→ DIRECTIONS FOR THIS TASK
Print each line of the listing once more, precisely as given.

-- start WORKING DATA --

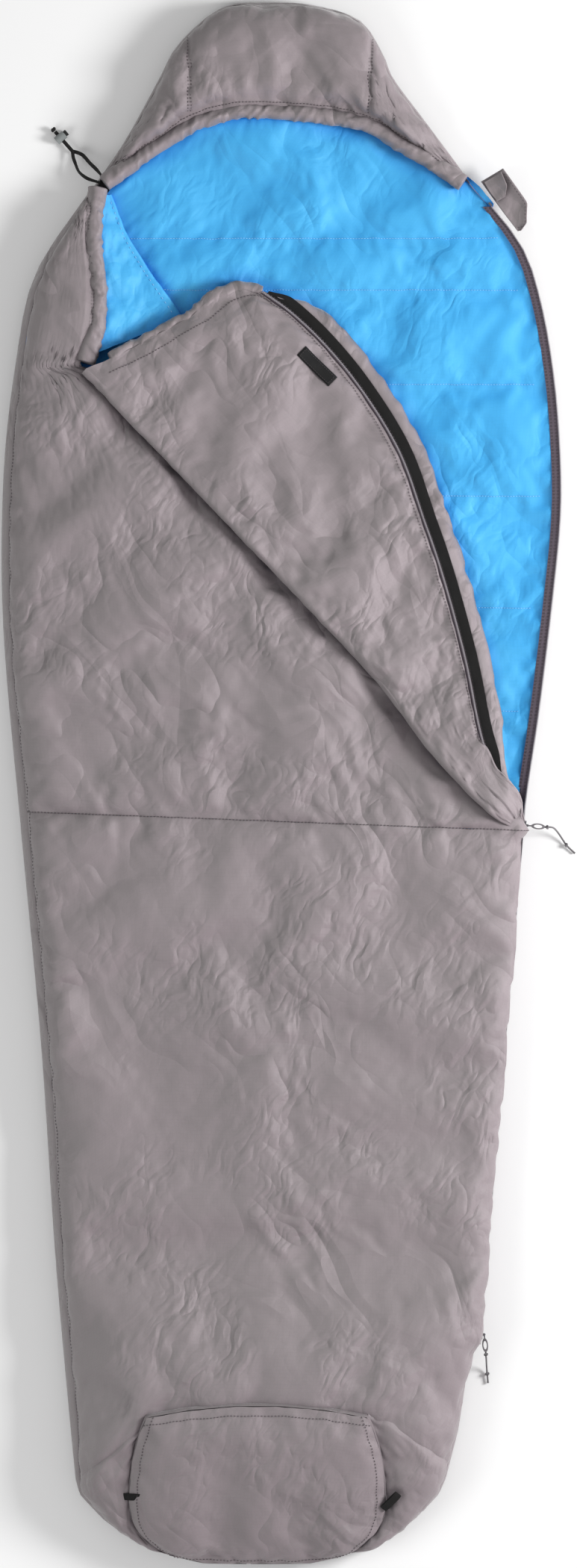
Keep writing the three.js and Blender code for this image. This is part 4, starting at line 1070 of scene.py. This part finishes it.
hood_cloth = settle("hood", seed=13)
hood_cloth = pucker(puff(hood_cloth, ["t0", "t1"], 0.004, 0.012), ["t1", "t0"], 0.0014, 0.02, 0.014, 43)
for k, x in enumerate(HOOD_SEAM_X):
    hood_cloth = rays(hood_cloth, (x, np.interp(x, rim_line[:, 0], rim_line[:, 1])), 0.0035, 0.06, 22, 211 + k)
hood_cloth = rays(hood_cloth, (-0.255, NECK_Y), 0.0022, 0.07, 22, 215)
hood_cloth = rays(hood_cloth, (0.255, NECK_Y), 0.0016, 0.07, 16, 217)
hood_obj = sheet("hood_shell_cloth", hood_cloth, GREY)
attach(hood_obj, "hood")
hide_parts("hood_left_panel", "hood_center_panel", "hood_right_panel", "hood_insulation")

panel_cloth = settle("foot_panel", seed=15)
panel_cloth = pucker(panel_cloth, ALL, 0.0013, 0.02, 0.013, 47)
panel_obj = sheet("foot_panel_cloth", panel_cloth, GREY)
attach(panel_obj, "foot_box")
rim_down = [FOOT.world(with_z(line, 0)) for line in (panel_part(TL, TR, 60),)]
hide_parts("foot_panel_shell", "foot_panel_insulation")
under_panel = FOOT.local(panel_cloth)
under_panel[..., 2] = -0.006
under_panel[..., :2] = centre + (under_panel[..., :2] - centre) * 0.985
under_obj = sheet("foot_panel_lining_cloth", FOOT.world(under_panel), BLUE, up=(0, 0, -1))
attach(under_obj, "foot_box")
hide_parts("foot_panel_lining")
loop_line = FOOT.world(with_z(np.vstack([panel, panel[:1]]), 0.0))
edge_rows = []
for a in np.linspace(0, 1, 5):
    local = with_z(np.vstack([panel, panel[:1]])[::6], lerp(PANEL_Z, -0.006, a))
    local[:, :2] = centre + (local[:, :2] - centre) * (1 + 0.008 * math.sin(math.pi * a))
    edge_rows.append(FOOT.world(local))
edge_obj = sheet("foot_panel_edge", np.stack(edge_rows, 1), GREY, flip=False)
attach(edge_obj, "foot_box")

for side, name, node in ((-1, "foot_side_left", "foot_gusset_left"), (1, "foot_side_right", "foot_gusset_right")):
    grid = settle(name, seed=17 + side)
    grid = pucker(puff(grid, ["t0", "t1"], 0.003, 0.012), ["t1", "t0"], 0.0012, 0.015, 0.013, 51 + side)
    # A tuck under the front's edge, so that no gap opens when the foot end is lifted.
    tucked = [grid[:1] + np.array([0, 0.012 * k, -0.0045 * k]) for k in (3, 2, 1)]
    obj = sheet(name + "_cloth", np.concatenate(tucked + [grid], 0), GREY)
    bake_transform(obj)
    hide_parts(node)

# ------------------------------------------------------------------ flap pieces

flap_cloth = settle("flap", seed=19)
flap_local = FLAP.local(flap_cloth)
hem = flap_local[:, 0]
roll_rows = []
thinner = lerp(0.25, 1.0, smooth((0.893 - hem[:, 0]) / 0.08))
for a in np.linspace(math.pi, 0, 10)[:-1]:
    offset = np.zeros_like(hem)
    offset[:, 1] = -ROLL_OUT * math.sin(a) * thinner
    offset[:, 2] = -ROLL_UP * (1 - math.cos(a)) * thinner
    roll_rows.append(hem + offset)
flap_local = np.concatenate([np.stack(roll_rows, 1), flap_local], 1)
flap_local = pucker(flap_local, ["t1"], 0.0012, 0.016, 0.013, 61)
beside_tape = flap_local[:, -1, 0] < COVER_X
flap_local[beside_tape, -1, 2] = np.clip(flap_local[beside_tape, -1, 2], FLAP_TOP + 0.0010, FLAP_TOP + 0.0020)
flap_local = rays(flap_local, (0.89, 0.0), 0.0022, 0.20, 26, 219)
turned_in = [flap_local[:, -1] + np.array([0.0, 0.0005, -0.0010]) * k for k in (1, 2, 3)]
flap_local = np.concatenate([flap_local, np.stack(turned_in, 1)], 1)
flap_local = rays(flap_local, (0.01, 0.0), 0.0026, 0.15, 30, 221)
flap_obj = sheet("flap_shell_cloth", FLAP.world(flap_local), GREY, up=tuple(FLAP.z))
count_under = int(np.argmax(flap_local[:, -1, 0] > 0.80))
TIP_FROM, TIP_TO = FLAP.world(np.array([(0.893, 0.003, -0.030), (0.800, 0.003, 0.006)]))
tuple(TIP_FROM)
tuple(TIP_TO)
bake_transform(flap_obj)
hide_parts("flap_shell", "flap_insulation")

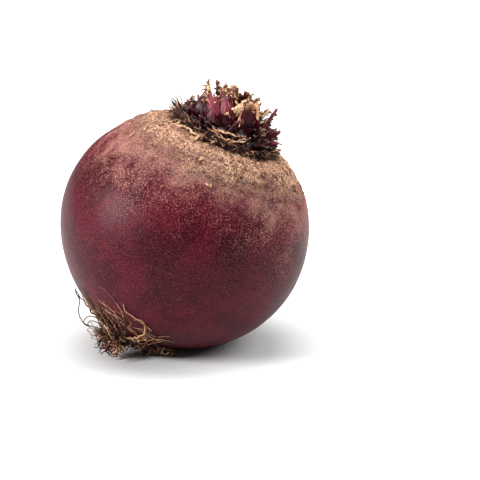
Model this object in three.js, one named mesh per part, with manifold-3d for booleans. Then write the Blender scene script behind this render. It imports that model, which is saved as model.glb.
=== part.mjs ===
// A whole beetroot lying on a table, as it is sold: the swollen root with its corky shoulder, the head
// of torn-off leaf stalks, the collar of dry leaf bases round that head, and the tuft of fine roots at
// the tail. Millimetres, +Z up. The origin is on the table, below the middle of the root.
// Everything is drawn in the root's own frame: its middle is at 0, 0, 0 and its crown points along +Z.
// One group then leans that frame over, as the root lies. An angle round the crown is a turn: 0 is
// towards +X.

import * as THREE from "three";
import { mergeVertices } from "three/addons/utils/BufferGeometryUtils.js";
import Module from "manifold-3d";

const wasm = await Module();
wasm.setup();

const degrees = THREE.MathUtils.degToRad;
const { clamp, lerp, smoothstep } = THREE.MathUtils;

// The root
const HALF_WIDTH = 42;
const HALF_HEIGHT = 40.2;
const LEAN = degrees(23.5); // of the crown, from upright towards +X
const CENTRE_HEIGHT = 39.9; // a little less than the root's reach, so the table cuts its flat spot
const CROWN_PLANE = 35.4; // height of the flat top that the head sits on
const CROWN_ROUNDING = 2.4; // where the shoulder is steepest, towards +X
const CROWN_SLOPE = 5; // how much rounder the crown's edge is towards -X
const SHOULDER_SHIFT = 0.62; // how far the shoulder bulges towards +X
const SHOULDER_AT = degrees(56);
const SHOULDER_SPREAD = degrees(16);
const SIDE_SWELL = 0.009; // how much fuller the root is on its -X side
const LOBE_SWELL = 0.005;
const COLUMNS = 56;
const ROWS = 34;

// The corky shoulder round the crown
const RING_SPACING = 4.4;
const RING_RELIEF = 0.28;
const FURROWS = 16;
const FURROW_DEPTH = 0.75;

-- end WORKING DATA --

→ CORRECT RESPONSE
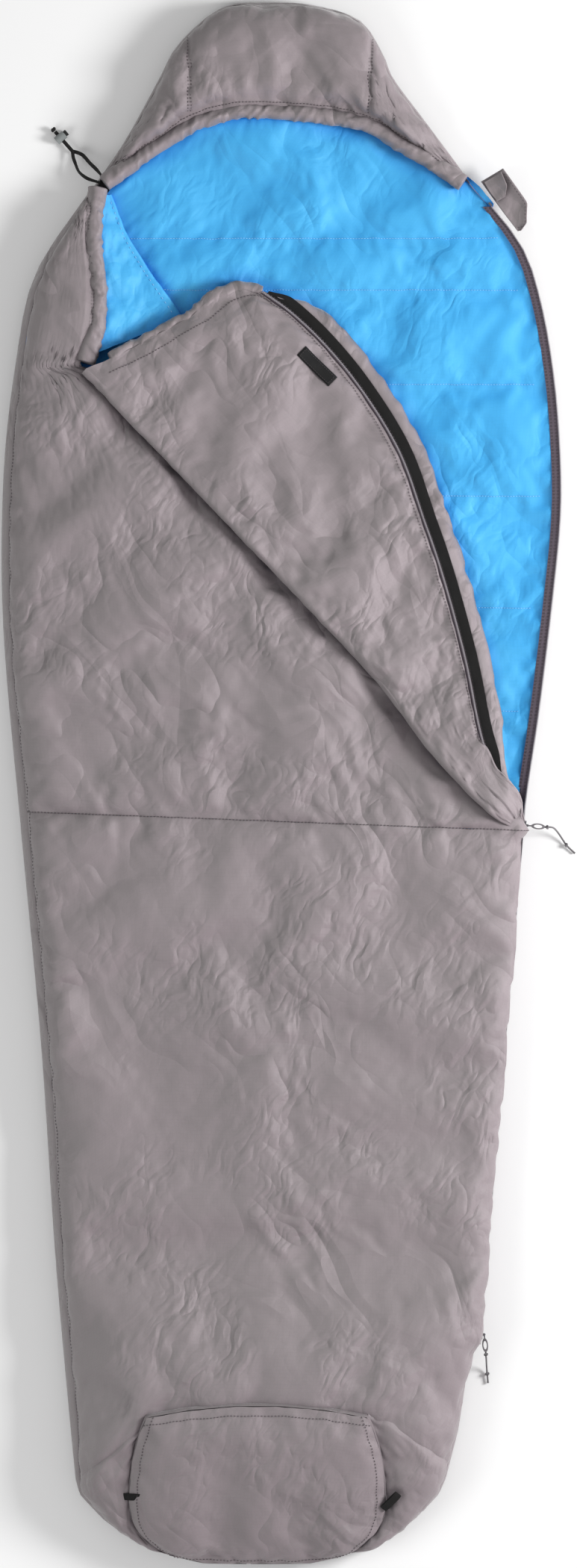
Keep writing the three.js and Blender code for this image. This is part 4, starting at line 1070 of scene.py. This part finishes it.
hood_cloth = settle("hood", seed=13)
hood_cloth = pucker(puff(hood_cloth, ["t0", "t1"], 0.004, 0.012), ["t1", "t0"], 0.0014, 0.02, 0.014, 43)
for k, x in enumerate(HOOD_SEAM_X):
    hood_cloth = rays(hood_cloth, (x, np.interp(x, rim_line[:, 0], rim_line[:, 1])), 0.0035, 0.06, 22, 211 + k)
hood_cloth = rays(hood_cloth, (-0.255, NECK_Y), 0.0022, 0.07, 22, 215)
hood_cloth = rays(hood_cloth, (0.255, NECK_Y), 0.0016, 0.07, 16, 217)
hood_obj = sheet("hood_shell_cloth", hood_cloth, GREY)
attach(hood_obj, "hood")
hide_parts("hood_left_panel", "hood_center_panel", "hood_right_panel", "hood_insulation")

panel_cloth = settle("foot_panel", seed=15)
panel_cloth = pucker(panel_cloth, ALL, 0.0013, 0.02, 0.013, 47)
panel_obj = sheet("foot_panel_cloth", panel_cloth, GREY)
attach(panel_obj, "foot_box")
rim_down = [FOOT.world(with_z(line, 0)) for line in (panel_part(TL, TR, 60),)]
hide_parts("foot_panel_shell", "foot_panel_insulation")
under_panel = FOOT.local(panel_cloth)
under_panel[..., 2] = -0.006
under_panel[..., :2] = centre + (under_panel[..., :2] - centre) * 0.985
under_obj = sheet("foot_panel_lining_cloth", FOOT.world(under_panel), BLUE, up=(0, 0, -1))
attach(under_obj, "foot_box")
hide_parts("foot_panel_lining")
loop_line = FOOT.world(with_z(np.vstack([panel, panel[:1]]), 0.0))
edge_rows = []
for a in np.linspace(0, 1, 5):
    local = with_z(np.vstack([panel, panel[:1]])[::6], lerp(PANEL_Z, -0.006, a))
    local[:, :2] = centre + (local[:, :2] - centre) * (1 + 0.008 * math.sin(math.pi * a))
    edge_rows.append(FOOT.world(local))
edge_obj = sheet("foot_panel_edge", np.stack(edge_rows, 1), GREY, flip=False)
attach(edge_obj, "foot_box")

for side, name, node in ((-1, "foot_side_left", "foot_gusset_left"), (1, "foot_side_right", "foot_gusset_right")):
    grid = settle(name, seed=17 + side)
    grid = pucker(puff(grid, ["t0", "t1"], 0.003, 0.012), ["t1", "t0"], 0.0012, 0.015, 0.013, 51 + side)
    # A tuck under the front's edge, so that no gap opens when the foot end is lifted.
    tucked = [grid[:1] + np.array([0, 0.012 * k, -0.0045 * k]) for k in (3, 2, 1)]
    obj = sheet(name + "_cloth", np.concatenate(tucked + [grid], 0), GREY)
    bake_transform(obj)
    hide_parts(node)

# ------------------------------------------------------------------ flap pieces

flap_cloth = settle("flap", seed=19)
flap_local = FLAP.local(flap_cloth)
hem = flap_local[:, 0]
roll_rows = []
thinner = lerp(0.25, 1.0, smooth((0.893 - hem[:, 0]) / 0.08))
for a in np.linspace(math.pi, 0, 10)[:-1]:
    offset = np.zeros_like(hem)
    offset[:, 1] = -ROLL_OUT * math.sin(a) * thinner
    offset[:, 2] = -ROLL_UP * (1 - math.cos(a)) * thinner
    roll_rows.append(hem + offset)
flap_local = np.concatenate([np.stack(roll_rows, 1), flap_local], 1)
flap_local = pucker(flap_local, ["t1"], 0.0012, 0.016, 0.013, 61)
beside_tape = flap_local[:, -1, 0] < COVER_X
flap_local[beside_tape, -1, 2] = np.clip(flap_local[beside_tape, -1, 2], FLAP_TOP + 0.0010, FLAP_TOP + 0.0020)
flap_local = rays(flap_local, (0.89, 0.0), 0.0022, 0.20, 26, 219)
turned_in = [flap_local[:, -1] + np.array([0.0, 0.0005, -0.0010]) * k for k in (1, 2, 3)]
flap_local = np.concatenate([flap_local, np.stack(turned_in, 1)], 1)
flap_local = rays(flap_local, (0.01, 0.0), 0.0026, 0.15, 30, 221)
flap_obj = sheet("flap_shell_cloth", FLAP.world(flap_local), GREY, up=tuple(FLAP.z))
count_under = int(np.argmax(flap_local[:, -1, 0] > 0.80))
TIP_FROM, TIP_TO = FLAP.world(np.array([(0.893, 0.003, -0.030), (0.800, 0.003, 0.006)]))
tuple(TIP_FROM)
tuple(TIP_TO)
bake_transform(flap_obj)
hide_parts("flap_shell", "flap_insulation")

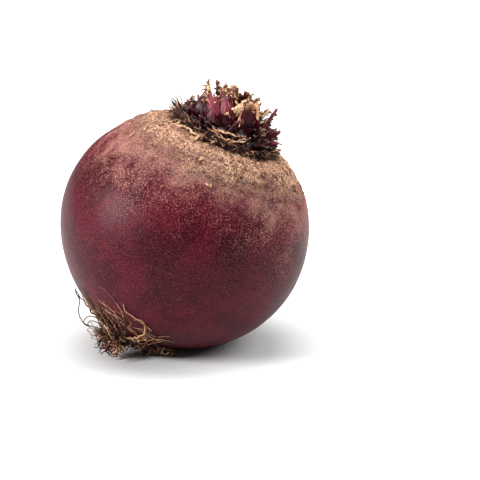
Model this object in three.js, one named mesh per part, with manifold-3d for booleans. Then write the Blender scene script behind this render. It imports that model, which is saved as model.glb.
=== part.mjs ===
// A whole beetroot lying on a table, as it is sold: the swollen root with its corky shoulder, the head
// of torn-off leaf stalks, the collar of dry leaf bases round that head, and the tuft of fine roots at
// the tail. Millimetres, +Z up. The origin is on the table, below the middle of the root.
// Everything is drawn in the root's own frame: its middle is at 0, 0, 0 and its crown points along +Z.
// One group then leans that frame over, as the root lies. An angle round the crown is a turn: 0 is
// towards +X.

import * as THREE from "three";
import { mergeVertices } from "three/addons/utils/BufferGeometryUtils.js";
import Module from "manifold-3d";

const wasm = await Module();
wasm.setup();

const degrees = THREE.MathUtils.degToRad;
const { clamp, lerp, smoothstep } = THREE.MathUtils;

// The root
const HALF_WIDTH = 42;
const HALF_HEIGHT = 40.2;
const LEAN = degrees(23.5); // of the crown, from upright towards +X
const CENTRE_HEIGHT = 39.9; // a little less than the root's reach, so the table cuts its flat spot
const CROWN_PLANE = 35.4; // height of the flat top that the head sits on
const CROWN_ROUNDING = 2.4; // where the shoulder is steepest, towards +X
const CROWN_SLOPE = 5; // how much rounder the crown's edge is towards -X
const SHOULDER_SHIFT = 0.62; // how far the shoulder bulges towards +X
const SHOULDER_AT = degrees(56);
const SHOULDER_SPREAD = degrees(16);
const SIDE_SWELL = 0.009; // how much fuller the root is on its -X side
const LOBE_SWELL = 0.005;
const COLUMNS = 56;
const ROWS = 34;

// The corky shoulder round the crown
const RING_SPACING = 4.4;
const RING_RELIEF = 0.28;
const FURROWS = 16;
const FURROW_DEPTH = 0.75;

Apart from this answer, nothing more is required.